NetBSD supports segmentation offload but *not* receive side coalescing.
So results with NetBSD, particularly for receive side CPU consumption,
at small frame sizes, may be different (worse) than what you see with
some other operating systems -- and the beneficial effect of large
frames larger, as well.

Also, don't forget there are a lot of cheap network adapters out there
with poor (or poorly documented, thus poorly supported) receive size
interrupt moderation, and that's another case where reducing frame
count for the same amount of data transferred really helps.

> > I really can't agree with you about path MTU discovery, either.  With
> > proper blackhole detection (and if you don't have that, then you
> > should not be using path MTU discovery at all) it's plenty reliable;
> > and in any event, using a large local MTU won't cause a sudden magic
> > change of default to use the link layer MTU as the inital MTU for
> > remote peers anyway; only local ones.
> 
> If you're talking about MSS clamping, I agree.

I don't know what MSS clamping has to do with this, so I can't comment.
My basic point is that running path MTU discovery without blackhole
discovery is insane (even on IPv6 networks) but that with it, it works
fine; also that using path MTU discovery does *not* cause large packets
to be sent to remote peers without probing, so even in networks with
broken routers that don't generate or pass needs-frag ICMP messages,
path MTU does work -- which means mismatched local and remote MTU size
across internets is harmless.

>But at the same time, is the original poster upping his MTU going to
>help?

Quite possibly: he may have a stupid network card without large send
optimization or decent receive interrupt moderation, and he may have
his socket buffers set wrong (which makes TCP very sensitive to
latency even when there's plenty of bandwidth available).  In these
cases, using a larger MTU might immediately show him better performance;
and it is very easy for him to test, rather than simply being persuaded
not to because of random references to magazine articles thrown out
onto a mailing list.

The best suggstion in this thread, however, was David's, namely that
he ensure his socket buffer sizes are appropriately large.

> Unlikely, and it would likely complicate his network needlessly. 

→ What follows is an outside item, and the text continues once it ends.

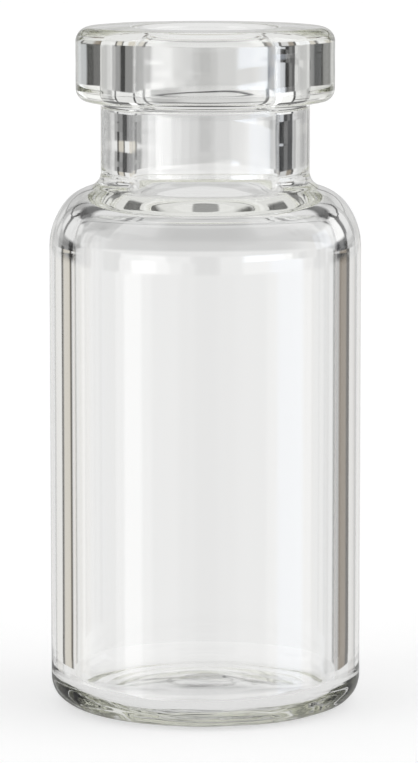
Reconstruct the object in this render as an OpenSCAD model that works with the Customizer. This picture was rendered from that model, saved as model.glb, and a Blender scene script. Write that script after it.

That's your opinion.  Unfortunately, you backed it up with a lot of
vague details which were, as far as I can tell, just plain wrong (like
your claim that path MTU doesn't work, and your wrong math about PCI
bandwidth).

When misinformation like that flows out onto our lists and isn't
contradicted, it's a problem for everyone.  So I apologize if you feel
I'm being unduly adversarial, but I think it really is important that
when a user asks for help with _X_, and someone responds with related
misinformation about _Y_, both topics receive equal attention and we
try to end up with the best possible answer to each.